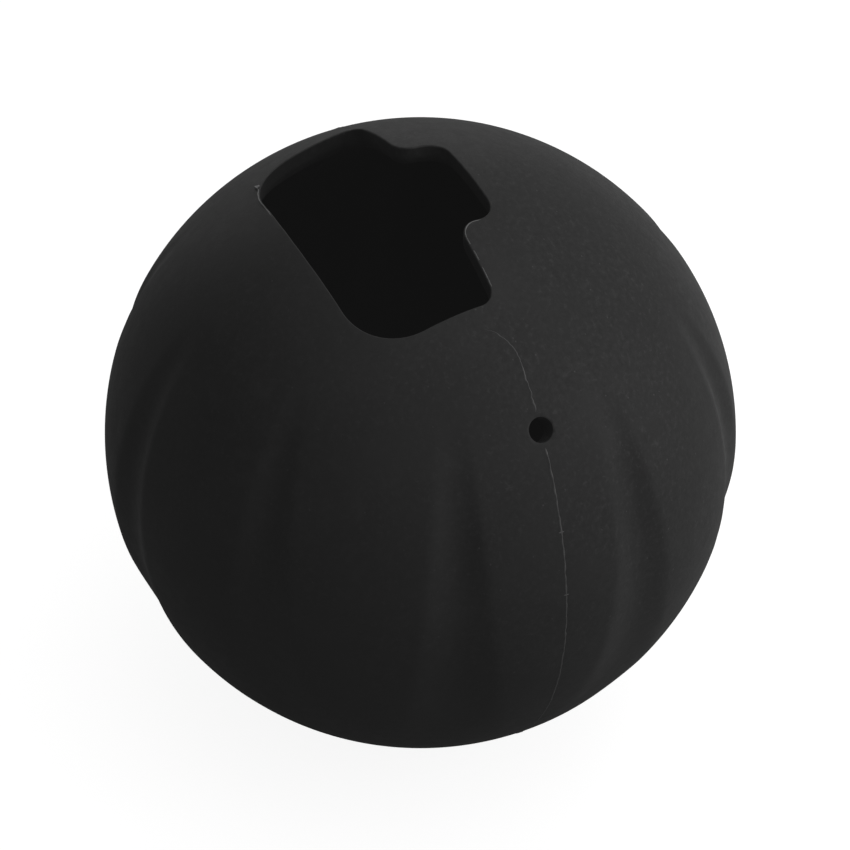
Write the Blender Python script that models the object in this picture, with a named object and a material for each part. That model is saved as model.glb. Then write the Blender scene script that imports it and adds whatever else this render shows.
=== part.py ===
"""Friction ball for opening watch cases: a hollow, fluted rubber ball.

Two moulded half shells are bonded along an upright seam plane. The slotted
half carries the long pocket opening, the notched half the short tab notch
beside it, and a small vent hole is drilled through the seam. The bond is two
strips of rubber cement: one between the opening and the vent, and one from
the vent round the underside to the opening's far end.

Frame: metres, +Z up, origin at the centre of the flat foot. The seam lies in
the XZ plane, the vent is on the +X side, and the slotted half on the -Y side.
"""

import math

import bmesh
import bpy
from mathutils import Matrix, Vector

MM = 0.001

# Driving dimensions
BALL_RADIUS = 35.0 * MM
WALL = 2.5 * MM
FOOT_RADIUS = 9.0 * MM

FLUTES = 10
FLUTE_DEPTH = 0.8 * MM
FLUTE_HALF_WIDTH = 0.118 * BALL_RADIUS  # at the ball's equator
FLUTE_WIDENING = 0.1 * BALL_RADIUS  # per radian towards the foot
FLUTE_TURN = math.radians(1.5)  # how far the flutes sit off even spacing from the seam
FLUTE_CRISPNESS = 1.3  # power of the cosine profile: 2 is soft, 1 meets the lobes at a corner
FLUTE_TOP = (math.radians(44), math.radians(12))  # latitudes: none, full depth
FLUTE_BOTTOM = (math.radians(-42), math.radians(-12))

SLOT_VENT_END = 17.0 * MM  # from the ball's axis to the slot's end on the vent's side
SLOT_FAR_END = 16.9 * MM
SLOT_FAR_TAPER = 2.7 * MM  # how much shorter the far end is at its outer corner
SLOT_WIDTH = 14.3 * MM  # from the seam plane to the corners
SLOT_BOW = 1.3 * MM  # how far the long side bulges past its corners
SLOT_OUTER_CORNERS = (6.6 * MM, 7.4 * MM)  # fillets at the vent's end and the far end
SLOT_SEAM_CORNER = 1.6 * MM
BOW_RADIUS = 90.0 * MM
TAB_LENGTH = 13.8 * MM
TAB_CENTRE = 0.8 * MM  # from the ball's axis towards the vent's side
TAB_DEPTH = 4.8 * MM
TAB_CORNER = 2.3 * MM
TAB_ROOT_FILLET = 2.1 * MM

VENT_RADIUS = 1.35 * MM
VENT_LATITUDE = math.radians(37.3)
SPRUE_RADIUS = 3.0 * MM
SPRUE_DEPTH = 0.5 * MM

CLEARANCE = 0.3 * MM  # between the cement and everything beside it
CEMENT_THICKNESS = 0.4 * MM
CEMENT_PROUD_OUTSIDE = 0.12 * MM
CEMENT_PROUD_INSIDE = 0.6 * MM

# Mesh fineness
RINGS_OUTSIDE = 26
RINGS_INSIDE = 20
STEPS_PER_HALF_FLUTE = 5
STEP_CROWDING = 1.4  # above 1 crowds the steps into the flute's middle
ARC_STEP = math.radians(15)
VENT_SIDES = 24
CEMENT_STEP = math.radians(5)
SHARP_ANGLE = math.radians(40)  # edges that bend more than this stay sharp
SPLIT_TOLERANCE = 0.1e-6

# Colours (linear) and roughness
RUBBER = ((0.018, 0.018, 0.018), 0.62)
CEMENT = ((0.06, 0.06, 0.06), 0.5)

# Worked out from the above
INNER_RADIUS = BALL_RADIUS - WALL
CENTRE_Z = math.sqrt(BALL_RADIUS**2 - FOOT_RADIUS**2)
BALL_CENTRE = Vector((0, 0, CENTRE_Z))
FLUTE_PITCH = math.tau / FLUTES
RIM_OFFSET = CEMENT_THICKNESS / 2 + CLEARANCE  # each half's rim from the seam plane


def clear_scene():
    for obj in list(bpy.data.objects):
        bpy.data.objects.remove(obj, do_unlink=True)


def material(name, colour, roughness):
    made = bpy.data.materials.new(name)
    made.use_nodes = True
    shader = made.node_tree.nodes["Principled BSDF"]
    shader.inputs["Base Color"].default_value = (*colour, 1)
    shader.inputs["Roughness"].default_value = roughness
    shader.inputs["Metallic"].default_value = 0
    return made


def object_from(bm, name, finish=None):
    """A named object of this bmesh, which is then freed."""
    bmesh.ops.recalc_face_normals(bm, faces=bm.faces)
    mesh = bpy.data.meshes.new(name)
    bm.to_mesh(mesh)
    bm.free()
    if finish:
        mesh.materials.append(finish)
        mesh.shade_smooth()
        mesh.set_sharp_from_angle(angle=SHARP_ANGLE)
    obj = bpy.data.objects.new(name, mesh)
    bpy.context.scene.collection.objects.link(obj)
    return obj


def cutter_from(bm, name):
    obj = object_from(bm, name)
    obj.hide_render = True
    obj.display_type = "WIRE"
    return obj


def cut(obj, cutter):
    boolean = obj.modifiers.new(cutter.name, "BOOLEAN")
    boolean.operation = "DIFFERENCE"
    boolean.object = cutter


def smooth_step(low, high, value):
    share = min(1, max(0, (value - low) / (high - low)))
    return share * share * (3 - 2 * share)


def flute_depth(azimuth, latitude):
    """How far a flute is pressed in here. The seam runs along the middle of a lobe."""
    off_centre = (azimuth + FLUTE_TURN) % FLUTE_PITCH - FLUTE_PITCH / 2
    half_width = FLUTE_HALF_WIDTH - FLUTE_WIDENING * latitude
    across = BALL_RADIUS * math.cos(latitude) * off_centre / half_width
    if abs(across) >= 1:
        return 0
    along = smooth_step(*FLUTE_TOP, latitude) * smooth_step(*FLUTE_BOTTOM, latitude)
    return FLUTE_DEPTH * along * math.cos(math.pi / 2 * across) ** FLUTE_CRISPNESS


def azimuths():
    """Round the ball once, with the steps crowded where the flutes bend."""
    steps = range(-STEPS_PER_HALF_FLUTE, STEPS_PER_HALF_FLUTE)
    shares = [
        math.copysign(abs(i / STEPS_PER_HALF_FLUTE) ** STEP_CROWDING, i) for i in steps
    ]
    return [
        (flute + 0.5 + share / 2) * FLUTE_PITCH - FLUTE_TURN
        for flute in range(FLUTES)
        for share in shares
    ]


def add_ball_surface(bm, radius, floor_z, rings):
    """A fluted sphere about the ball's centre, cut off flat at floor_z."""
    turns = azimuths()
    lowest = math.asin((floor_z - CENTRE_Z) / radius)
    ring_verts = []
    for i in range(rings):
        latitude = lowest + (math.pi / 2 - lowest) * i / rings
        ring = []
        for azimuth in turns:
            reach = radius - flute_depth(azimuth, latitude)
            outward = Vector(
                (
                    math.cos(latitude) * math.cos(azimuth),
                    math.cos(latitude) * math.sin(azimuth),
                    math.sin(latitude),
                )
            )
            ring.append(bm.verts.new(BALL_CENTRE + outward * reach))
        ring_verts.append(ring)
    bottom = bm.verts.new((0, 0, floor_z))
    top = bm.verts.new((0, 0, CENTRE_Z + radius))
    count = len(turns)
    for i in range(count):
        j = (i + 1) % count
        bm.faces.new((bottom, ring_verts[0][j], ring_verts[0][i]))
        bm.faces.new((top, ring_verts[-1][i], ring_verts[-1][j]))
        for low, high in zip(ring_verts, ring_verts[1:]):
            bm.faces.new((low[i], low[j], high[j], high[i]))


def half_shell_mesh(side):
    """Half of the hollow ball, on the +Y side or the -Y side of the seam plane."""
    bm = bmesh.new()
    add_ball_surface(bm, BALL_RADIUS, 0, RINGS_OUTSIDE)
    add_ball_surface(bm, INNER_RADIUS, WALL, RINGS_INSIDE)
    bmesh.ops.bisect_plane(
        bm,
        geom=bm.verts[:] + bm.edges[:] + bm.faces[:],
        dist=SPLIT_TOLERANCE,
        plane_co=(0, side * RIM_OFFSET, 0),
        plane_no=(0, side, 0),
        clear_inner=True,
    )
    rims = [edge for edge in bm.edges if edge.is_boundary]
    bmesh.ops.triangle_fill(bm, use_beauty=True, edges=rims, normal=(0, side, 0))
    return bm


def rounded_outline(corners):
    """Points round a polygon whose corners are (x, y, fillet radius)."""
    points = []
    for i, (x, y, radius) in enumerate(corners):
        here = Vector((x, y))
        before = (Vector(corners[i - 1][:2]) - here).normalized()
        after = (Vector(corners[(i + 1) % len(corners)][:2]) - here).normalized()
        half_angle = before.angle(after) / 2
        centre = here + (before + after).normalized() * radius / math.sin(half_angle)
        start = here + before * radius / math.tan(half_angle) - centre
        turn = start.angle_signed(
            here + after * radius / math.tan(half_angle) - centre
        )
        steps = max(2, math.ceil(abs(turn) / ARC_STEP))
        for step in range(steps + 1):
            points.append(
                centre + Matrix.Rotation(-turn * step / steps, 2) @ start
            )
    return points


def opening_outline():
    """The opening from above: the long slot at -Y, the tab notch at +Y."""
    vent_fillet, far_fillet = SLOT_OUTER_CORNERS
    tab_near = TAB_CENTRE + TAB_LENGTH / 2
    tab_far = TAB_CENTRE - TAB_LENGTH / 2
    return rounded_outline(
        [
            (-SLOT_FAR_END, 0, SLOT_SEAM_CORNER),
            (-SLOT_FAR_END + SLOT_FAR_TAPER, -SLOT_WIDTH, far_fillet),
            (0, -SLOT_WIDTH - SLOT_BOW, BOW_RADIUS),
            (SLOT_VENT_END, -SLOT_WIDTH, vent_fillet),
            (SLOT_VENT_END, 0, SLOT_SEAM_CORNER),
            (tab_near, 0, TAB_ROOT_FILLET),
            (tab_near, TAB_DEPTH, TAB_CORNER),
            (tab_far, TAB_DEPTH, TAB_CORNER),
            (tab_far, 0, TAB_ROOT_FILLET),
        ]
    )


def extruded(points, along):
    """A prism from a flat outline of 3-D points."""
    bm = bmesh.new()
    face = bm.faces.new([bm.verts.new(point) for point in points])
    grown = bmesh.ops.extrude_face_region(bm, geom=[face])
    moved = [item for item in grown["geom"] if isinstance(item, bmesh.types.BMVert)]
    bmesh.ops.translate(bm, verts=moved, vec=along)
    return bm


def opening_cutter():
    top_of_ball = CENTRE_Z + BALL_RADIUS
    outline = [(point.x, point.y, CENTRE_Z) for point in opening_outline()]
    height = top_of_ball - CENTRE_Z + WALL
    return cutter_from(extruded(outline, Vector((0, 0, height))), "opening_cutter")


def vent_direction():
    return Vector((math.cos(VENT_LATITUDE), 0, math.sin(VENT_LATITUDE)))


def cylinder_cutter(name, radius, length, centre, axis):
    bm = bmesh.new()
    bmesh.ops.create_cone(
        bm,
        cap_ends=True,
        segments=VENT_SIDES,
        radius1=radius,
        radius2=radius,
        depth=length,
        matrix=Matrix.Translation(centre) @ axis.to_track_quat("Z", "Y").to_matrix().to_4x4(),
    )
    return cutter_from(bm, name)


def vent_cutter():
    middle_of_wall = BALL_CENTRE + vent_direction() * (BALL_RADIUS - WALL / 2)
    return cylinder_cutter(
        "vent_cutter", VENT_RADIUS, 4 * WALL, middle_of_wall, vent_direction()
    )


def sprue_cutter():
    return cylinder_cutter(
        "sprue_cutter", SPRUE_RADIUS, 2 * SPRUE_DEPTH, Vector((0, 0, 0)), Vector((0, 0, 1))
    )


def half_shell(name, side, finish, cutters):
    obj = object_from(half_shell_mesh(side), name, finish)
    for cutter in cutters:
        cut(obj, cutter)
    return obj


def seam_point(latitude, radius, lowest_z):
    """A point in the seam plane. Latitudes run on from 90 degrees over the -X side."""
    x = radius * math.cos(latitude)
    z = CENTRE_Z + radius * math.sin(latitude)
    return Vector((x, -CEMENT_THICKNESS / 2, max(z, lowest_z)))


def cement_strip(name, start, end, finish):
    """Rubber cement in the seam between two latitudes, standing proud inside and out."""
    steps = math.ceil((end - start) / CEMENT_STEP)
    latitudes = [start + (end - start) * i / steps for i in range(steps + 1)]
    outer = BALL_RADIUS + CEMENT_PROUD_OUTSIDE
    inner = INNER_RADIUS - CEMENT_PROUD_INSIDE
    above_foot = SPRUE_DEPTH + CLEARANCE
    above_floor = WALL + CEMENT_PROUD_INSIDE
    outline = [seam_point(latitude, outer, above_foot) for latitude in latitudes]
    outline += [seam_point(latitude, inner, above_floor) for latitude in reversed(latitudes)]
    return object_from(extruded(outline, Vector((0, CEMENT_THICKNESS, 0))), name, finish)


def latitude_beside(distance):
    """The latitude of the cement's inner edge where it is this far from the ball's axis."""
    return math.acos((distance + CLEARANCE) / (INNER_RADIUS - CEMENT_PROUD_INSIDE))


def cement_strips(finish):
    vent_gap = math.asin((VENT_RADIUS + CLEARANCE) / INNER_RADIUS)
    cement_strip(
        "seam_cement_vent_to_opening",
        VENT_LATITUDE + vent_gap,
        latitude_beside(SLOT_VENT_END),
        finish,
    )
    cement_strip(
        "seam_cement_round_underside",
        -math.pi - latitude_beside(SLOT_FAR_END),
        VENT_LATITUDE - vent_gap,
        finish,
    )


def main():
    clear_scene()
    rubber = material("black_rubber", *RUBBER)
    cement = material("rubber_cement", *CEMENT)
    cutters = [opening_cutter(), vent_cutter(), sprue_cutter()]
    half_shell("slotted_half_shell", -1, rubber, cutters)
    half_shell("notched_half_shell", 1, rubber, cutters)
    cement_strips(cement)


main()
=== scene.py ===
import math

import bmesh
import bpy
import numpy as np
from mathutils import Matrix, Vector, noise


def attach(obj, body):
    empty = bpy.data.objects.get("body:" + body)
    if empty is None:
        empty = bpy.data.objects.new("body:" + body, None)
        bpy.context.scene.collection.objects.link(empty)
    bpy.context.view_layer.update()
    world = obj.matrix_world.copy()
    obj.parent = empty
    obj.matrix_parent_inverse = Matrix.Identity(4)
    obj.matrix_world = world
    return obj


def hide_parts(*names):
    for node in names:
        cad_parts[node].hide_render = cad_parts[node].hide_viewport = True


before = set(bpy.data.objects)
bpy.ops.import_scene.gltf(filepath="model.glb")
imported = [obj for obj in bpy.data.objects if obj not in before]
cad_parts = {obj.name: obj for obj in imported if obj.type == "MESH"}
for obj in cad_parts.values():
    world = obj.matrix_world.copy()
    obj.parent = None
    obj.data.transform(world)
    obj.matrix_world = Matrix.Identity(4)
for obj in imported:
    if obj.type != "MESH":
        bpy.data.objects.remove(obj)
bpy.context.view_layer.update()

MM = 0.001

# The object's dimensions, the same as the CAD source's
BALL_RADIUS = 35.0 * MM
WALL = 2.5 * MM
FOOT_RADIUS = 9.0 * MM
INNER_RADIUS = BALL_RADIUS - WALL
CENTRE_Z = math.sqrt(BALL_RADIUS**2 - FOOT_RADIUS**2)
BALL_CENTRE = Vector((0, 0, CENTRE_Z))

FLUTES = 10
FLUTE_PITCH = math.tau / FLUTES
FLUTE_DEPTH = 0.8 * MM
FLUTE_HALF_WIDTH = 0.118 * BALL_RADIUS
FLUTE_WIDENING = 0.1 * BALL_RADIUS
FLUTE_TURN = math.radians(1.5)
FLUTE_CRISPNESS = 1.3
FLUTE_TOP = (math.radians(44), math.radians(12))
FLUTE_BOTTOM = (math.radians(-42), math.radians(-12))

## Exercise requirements
The lines to return run from the one containing "outline += [seam_point(latitude, inner, above_floor)" down to the one containing "before = set(bpy.data.objects)"; give them exactly, both included, and no others.

## The output
    outline += [seam_point(latitude, inner, above_floor) for latitude in reversed(latitudes)]
    return object_from(extruded(outline, Vector((0, CEMENT_THICKNESS, 0))), name, finish)


def latitude_beside(distance):
    """The latitude of the cement's inner edge where it is this far from the ball's axis."""
    return math.acos((distance + CLEARANCE) / (INNER_RADIUS - CEMENT_PROUD_INSIDE))


def cement_strips(finish):
    vent_gap = math.asin((VENT_RADIUS + CLEARANCE) / INNER_RADIUS)
    cement_strip(
        "seam_cement_vent_to_opening",
        VENT_LATITUDE + vent_gap,
        latitude_beside(SLOT_VENT_END),
        finish,
    )
    cement_strip(
        "seam_cement_round_underside",
        -math.pi - latitude_beside(SLOT_FAR_END),
        VENT_LATITUDE - vent_gap,
        finish,
    )


def main():
    clear_scene()
    rubber = material("black_rubber", *RUBBER)
    cement = material("rubber_cement", *CEMENT)
    cutters = [opening_cutter(), vent_cutter(), sprue_cutter()]
    half_shell("slotted_half_shell", -1, rubber, cutters)
    half_shell("notched_half_shell", 1, rubber, cutters)
    cement_strips(cement)


main()
=== scene.py ===
import math

import bmesh
import bpy
import numpy as np
from mathutils import Matrix, Vector, noise


def attach(obj, body):
    empty = bpy.data.objects.get("body:" + body)
    if empty is None:
        empty = bpy.data.objects.new("body:" + body, None)
        bpy.context.scene.collection.objects.link(empty)
    bpy.context.view_layer.update()
    world = obj.matrix_world.copy()
    obj.parent = empty
    obj.matrix_parent_inverse = Matrix.Identity(4)
    obj.matrix_world = world
    return obj


def hide_parts(*names):
    for node in names:
        cad_parts[node].hide_render = cad_parts[node].hide_viewport = True


before = set(bpy.data.objects)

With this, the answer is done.